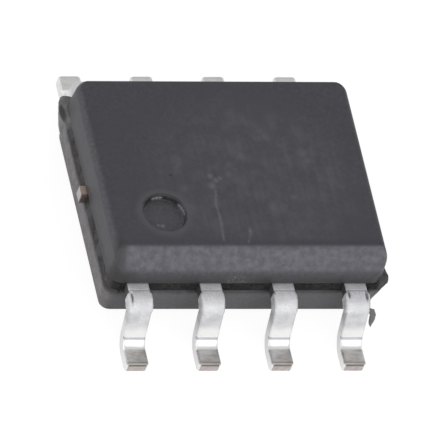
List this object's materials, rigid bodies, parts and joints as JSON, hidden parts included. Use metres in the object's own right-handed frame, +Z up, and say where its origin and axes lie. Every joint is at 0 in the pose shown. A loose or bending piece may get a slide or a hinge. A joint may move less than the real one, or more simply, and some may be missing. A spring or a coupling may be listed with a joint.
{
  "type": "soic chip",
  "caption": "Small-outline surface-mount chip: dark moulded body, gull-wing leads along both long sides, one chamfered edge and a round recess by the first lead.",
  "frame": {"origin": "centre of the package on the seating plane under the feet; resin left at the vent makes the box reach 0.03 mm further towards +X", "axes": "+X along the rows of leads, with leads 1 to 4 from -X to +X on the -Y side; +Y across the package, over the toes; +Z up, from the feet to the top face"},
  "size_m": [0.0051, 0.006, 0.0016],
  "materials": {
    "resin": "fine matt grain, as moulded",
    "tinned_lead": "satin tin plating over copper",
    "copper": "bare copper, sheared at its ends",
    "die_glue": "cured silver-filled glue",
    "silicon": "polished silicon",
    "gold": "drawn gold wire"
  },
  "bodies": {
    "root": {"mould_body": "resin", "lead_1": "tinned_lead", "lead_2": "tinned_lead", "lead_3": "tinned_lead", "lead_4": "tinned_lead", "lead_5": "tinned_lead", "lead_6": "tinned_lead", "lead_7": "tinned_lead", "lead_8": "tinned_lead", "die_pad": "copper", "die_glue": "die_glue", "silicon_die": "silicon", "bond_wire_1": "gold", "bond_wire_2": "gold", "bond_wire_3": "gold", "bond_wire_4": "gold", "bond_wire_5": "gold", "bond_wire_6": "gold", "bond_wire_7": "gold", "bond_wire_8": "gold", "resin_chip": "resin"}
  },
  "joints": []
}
-=-=-=-=-
[Aim] Copy out every line holding the string "axes".

[The solution]
List this object's materials, rigid bodies, parts and joints as JSON, hidden parts included. Use metres in the object's own right-handed frame, +Z up, and say where its origin and axes lie. Every joint is at 0 in the pose shown. A loose or bending piece may get a slide or a hinge. A joint may move less than the real one, or more simply, and some may be missing. A spring or a coupling may be listed with a joint.
  "frame": {"origin": "centre of the package on the seating plane under the feet; resin left at the vent makes the box reach 0.03 mm further towards +X", "axes": "+X along the rows of leads, with leads 1 to 4 from -X to +X on the -Y side; +Y across the package, over the toes; +Z up, from the feet to the top face"},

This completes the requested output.